14. Learned counsel then contended that this Court should not interfere with an order passed in excess of jurisdiction if it set aside a previous order which was manifestly illegal. He argued that the previous orders of the tribunal permitting the winning candidate to add new grounds in his recriminatory statement was illegal on the face of it and the subsequent order of 9th February corrected an illegality; therefore this Court should not interfere. Now it is true that the power of this Court under Article 226 is discretionary and it may refuse to interfere with an order without jurisdiction in the interests of justice. Azizun Nisa v. Assistant Custodian, (S) AIR 1957 All 561. But in the present case it is by no means certain that the previous two orders of the tribunal are illegal. Mr. S. N. Kakkar learned counsel for the petitioner (respondent in the election petition) argued that the limitation of 14 days applies only to the notice of recrimination and the furnishing of security but not the statement which must accompany the notice under Sub-section (2) of Section 97.
He relied upon a number of decisions under the Civil P. C., the Income-tax Act, and the Sales Tax Act in which it was held that any limitation prescribed for something to be done did not extend to some other act accompanying it. It is not necessary for us to give any final opinion on the rival contentions except to say that two alternative views are possible. Counsel for the respondent contended that after the recent decision of the Supreme Court in labar Singh v. Genda Lal (unreported) (since reported in AIR 1964 S C 1200) there can be no doubt that the statement accompanying a notice under Section 97 must be filed within 14 days, A copy of the Supreme Court's judgment was given to us but after examining it care-fully we cannot agree that the Court decided the point in controversy before us. In that case no notice of recrimination was served at all whereas in the present case it was served. Learned counsel relied on the following observation of the Supreme Court is this judgment :
'Section 97(1) thus allows the returned candidate to recriminate and raise pleas in support of his case that the other person in whose favour a declaration is claimed by the petition cannot be said to be validly elected, and these would be pleas of attack and it would be open to the returned candidate to take these pleas, because when he recriminates, he really becomes a counter-petitioner challenging the validity of the election of the alternative candidate. Theresult of Section 97(1) therefore, is that in dealing with a composite election petition, the tribunal enquires into not only the case made out by the petitioner, but also the counter claim made by the returned candidate. That being the nature of the proceedings contemplated by Section 97(1) it is not surprising that the returned candidate is required to make his recrimination and serve notice in that behalf in the manner and within the time specified by Section 97(1) proviso and Section 97(2). If the returned candidate does not recriminate as required by Section 97 then he cannot make any attack against the alternative claim made by the petitioner.'
15. We do not think that this passage necessarily means that the Supreme Court held that the returned candidate loses his right to lead evidence if the notice to recriminate is not accompanied by a statement under Sub-section (2) of Section 97. As stated above, in the case before them no notice under Section 97 had been served at all. Learned counsel for the petitioner contended that the Supreme Court could not have intended that even after the petitioner in the election petition has amended the petition and added new particulars the counter-petitioner should be deprived of his right to amend his statement. He also argued that the tribunal had acted illegally in allowing the election petitioner to add new grounds in his petition after the expiry of the period of limitation. We do not make any comment on the merits of these arguments except to say that they may be urged before this Court when the matter comes up in appeal.
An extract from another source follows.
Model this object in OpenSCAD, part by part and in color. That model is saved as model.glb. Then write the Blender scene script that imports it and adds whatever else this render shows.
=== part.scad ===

16. Learned counsel for the respondent (the election petitioner) then suggested that we should decide this point finally ourselves and direct the tribunal to try the case in accordance with our decisions. We confess that the suggestion is tempting, tenable, but there are serious objections against it. If we decide this point we shall have decided a part of the appeal in advance and this we are disinclined to do. Our decision will be binding on the appellate Bench unless it disagrees with it and refers the matter for reconsideration by a larger bench thereby prolonging the hearing of the appeal. We think it is proper that the entire appeal including all points of law and jurisdiction should be decided by the bench bearing the appeal if and when it is filed.
17. For reasons explained above, we are of the opinion that the order of the election tribunal dated 9th February 1963 reviewing its previous decision is without jurisdiction and must be quashed. We set aside that order and direct the tribunal to proceed with the case exactly as if that order had not been passed. As the impugned order was passed by the tribunal suo motu we think it is just and proper that the parties should bear their own costs of these proceedings.